Physician understanding and comfort level with belimumab and voclosporin are driving early use of these recently approval lupus nephritis (LN) drugs.
“Nephrologists are currently more likely to favor voclosporin in the clinical setting for their lupus nephritis patients, while rheumatologists are more likely to favor belimumab,” Jennifer Robinson, president of Spherix Global Insights, noted in an presentation at the American Society of Nephrology’s Kidney Week 2021.
Her team conducted a series of online surveys and interviews from February to August 2021 involving 50 nephrologists and 50 rheumatologists. Familiarity with both drugs increased over time. By August, 46% of nephrologists vs 24% of rheumatologists reported familiarity with voclosporin, a calcineurin inhibitor, whereas 42% of nephrologists vs 74% of rheumatologists reported familiarity with belimumab, a monoclonal antibody that inhibits B-cell activating factor.
Continue Reading
More rheumatologists than nephrologists viewed belimumab (34% vs 28%) and voclosporin (34% vs 24%) as a “substantial advance” in LN treatment.

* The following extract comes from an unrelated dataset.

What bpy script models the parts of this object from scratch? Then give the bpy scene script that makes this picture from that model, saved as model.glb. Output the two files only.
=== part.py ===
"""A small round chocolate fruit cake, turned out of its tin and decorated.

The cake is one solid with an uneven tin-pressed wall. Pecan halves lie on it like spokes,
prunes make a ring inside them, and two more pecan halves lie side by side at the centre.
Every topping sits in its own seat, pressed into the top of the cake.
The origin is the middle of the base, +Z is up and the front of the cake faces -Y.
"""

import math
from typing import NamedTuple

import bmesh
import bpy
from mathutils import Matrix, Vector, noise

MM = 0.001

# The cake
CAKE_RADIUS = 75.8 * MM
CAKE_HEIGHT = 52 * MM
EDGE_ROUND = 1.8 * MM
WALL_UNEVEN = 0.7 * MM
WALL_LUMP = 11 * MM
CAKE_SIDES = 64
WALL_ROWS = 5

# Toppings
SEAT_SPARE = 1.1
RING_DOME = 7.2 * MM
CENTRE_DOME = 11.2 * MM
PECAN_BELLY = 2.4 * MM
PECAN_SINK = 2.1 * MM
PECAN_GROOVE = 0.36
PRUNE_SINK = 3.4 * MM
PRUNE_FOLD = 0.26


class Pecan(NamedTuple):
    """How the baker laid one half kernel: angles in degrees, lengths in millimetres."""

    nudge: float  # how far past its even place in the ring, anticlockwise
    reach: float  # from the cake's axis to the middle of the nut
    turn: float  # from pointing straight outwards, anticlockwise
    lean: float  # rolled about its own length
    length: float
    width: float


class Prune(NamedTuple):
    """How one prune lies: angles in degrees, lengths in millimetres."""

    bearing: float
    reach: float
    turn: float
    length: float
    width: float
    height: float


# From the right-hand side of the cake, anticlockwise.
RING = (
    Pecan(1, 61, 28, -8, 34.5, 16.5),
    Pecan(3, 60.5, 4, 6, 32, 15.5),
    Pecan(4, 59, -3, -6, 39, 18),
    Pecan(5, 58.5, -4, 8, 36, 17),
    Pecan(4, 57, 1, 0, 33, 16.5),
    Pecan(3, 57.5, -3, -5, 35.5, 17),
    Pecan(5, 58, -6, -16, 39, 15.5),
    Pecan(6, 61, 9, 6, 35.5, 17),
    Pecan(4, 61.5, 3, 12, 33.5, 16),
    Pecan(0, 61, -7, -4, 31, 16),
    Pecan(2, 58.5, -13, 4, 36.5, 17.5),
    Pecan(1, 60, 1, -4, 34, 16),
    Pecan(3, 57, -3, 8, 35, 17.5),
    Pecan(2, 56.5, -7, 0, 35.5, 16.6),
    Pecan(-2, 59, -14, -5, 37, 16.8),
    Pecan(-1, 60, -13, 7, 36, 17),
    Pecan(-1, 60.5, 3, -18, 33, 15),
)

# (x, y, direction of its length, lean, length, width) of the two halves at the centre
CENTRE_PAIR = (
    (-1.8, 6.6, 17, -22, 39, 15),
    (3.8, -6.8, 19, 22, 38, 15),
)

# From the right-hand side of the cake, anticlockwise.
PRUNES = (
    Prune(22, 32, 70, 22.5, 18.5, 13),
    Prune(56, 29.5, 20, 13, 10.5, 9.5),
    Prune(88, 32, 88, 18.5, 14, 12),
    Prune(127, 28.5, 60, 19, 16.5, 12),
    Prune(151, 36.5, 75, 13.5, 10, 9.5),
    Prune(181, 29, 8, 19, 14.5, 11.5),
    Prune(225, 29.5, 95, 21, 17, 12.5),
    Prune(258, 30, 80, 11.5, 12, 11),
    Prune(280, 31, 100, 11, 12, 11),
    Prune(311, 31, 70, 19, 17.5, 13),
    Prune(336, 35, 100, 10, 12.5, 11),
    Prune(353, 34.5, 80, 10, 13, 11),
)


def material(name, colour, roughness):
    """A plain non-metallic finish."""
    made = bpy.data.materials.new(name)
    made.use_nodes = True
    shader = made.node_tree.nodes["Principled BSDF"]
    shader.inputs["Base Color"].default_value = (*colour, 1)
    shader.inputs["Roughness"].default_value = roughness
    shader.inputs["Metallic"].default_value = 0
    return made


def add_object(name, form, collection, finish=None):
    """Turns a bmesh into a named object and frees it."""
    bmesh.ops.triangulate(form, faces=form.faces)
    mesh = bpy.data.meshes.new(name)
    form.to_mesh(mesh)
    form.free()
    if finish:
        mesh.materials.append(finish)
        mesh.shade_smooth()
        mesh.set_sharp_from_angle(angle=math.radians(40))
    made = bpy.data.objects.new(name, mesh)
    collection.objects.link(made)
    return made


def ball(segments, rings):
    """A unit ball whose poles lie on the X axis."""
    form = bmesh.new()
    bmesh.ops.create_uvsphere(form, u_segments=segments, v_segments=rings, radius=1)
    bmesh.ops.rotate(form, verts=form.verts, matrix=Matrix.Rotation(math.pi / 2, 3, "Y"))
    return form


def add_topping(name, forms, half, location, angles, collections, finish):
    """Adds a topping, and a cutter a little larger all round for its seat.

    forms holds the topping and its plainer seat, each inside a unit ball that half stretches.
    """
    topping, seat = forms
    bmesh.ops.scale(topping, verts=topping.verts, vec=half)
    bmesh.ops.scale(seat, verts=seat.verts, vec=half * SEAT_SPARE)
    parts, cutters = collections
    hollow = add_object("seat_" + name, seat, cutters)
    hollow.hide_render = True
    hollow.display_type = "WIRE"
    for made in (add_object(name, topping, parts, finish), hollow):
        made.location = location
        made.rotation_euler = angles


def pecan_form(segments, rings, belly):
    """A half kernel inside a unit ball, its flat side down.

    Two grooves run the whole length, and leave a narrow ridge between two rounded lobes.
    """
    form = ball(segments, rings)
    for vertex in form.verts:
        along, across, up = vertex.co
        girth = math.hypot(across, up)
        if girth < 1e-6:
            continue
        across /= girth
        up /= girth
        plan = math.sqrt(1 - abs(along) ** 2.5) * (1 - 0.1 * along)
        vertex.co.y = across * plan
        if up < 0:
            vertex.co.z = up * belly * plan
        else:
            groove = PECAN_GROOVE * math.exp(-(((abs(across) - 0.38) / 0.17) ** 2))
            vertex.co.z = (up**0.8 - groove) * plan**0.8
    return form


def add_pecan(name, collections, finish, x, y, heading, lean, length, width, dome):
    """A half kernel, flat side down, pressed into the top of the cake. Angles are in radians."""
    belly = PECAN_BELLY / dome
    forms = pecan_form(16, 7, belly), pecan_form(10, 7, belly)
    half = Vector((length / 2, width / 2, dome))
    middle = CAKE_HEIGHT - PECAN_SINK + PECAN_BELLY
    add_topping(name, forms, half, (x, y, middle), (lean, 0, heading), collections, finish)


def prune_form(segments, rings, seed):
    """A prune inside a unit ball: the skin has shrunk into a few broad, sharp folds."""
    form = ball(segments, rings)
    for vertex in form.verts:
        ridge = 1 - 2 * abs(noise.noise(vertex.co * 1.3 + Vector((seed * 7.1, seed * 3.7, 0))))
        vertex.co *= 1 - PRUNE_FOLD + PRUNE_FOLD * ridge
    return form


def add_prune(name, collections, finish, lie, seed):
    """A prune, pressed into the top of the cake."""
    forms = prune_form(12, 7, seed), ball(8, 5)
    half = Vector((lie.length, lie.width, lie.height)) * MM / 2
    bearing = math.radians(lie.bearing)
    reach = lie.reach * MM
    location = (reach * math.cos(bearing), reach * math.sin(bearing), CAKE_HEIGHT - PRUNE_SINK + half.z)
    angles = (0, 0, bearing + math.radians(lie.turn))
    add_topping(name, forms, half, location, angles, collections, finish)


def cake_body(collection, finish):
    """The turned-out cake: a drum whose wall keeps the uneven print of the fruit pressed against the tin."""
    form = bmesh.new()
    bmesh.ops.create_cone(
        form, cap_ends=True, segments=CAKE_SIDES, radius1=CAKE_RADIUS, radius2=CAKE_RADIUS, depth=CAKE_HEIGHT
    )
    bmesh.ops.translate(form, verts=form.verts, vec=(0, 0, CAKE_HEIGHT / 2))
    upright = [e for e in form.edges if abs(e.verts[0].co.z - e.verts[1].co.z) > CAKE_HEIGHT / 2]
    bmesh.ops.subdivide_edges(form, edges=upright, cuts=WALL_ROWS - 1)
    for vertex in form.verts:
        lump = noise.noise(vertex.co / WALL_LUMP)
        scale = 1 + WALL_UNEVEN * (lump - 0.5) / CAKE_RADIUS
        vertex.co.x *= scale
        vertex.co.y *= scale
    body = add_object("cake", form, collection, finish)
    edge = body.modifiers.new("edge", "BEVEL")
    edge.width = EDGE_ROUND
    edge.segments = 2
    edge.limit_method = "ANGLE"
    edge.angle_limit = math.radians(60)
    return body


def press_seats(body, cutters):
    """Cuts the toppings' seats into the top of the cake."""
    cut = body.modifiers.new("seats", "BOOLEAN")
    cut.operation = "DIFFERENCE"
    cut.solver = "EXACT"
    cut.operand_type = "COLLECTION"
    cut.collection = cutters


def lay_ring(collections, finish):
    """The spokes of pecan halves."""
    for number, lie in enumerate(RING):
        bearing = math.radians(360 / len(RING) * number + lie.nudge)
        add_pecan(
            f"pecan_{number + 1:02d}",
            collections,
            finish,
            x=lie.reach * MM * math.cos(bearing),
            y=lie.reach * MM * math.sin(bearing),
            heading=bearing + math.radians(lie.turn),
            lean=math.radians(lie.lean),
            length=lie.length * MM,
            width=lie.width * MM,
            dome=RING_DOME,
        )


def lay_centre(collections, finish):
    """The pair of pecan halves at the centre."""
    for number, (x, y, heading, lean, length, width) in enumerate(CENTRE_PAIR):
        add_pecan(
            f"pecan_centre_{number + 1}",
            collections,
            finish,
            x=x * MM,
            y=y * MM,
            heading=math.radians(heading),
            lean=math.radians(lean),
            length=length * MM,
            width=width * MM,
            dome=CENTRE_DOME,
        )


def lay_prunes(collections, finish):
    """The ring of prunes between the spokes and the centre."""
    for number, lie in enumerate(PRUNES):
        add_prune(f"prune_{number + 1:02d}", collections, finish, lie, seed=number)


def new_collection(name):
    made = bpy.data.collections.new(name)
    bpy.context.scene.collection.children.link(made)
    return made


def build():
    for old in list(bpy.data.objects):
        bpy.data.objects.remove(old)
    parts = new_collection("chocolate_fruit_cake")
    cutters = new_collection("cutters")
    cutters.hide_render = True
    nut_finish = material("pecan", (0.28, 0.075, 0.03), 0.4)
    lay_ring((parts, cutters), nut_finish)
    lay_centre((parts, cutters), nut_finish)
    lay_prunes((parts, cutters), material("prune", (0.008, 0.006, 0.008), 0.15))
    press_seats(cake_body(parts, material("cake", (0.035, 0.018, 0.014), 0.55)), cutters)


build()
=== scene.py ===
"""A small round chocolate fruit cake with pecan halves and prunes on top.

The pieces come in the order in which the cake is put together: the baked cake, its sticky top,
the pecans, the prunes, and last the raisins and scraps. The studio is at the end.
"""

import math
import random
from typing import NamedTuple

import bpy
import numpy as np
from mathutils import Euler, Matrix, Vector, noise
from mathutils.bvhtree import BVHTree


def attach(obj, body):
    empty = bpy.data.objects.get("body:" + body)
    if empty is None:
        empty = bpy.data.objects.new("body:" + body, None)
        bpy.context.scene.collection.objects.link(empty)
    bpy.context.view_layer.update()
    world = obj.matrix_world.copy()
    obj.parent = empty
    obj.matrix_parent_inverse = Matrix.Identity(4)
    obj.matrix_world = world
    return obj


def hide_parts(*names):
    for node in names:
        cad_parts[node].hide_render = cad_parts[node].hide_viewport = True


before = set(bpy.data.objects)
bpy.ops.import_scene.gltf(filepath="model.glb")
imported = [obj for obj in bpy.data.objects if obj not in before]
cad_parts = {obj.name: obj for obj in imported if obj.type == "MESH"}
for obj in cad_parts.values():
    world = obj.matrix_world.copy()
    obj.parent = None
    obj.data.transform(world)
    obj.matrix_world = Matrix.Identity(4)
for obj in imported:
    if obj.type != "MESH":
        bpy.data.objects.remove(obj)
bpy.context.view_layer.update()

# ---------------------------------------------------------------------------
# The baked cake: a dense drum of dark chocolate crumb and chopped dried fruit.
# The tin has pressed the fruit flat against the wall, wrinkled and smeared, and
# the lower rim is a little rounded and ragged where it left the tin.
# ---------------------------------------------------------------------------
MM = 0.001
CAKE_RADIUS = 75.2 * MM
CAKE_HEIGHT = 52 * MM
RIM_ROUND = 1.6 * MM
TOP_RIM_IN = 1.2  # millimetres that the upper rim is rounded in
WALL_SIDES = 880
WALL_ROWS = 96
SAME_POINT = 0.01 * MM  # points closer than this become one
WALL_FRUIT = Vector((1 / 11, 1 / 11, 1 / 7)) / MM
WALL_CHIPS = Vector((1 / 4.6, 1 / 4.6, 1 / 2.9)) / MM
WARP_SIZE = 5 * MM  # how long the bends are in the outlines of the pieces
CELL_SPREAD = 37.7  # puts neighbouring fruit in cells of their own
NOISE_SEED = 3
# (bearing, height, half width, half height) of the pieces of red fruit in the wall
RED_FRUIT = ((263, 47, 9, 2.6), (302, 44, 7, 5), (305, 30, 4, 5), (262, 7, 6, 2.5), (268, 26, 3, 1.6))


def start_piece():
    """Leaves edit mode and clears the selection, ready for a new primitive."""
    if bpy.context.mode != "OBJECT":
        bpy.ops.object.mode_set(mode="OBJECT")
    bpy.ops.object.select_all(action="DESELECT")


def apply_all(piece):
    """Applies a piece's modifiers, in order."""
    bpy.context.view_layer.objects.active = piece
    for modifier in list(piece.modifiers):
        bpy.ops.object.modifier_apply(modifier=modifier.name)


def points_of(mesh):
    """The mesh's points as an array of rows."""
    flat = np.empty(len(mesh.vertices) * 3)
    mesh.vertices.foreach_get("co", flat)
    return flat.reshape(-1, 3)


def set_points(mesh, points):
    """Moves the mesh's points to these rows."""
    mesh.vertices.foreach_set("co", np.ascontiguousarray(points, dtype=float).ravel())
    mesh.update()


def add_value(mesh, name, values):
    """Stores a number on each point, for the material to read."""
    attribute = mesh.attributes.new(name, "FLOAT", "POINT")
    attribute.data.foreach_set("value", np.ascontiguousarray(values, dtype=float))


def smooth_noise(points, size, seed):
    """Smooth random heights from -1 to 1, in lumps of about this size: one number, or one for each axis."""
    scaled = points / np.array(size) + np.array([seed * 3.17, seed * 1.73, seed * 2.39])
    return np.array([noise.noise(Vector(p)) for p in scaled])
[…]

Nephrologists consistently estimated that a quarter of their patients with LN were candidates for voclosporin, likely reflecting their ease with using calcineurin inhibitors in kidney transplant recipients, according to the investigators. Rheumatologists estimated that 25%-33% of their patients could benefit from belimumab, probably stemming from their experience using the drug to treat systemic lupus erythematosus (SLE). By August, 42% and 40% of nephrologists reported prescribing belimumab and voclosporin, respectively, whereas 88% of rheumatologists prescribed belimumab and 40% prescribed voclosporin. Nephrologists only had 1-2 mean patient initiations for either drug, whereas rheumatologists had 6-7 mean initiations for belimumab (including 1 discontinuation).
In a head-to-head comparison of both drugs in August, nephrologists favored voclosporin for efficacy (34%) and safety (32%), whereas rheumatologists were evenly split on the drugs’ efficacy and favored belimumab for safety (50%).
According to Robinson, “rheumatologists are the leading prescribers of belimumab, and currently have a slight edge with voclosporin patient initiations as well. Nephrologists are tending to wait longer to initiate, due to cost- and risk-benefit uncertainty compared to other options like tacrolimus.”
A majority of both specialists viewed belimumab and voclosporin as second- or third-line therapy for moderate to severe LN, commonly to reduce steroid burden, Robinson reported.
Reference
Robinson J, Hurtado T, Rex R. New drugs and evolving treatment patterns in lupus nephritis: How nephrologists and rheumatologists are responding. Presented at: Kidney Week 2021, November 2-7, 2021. Presentation PO1435.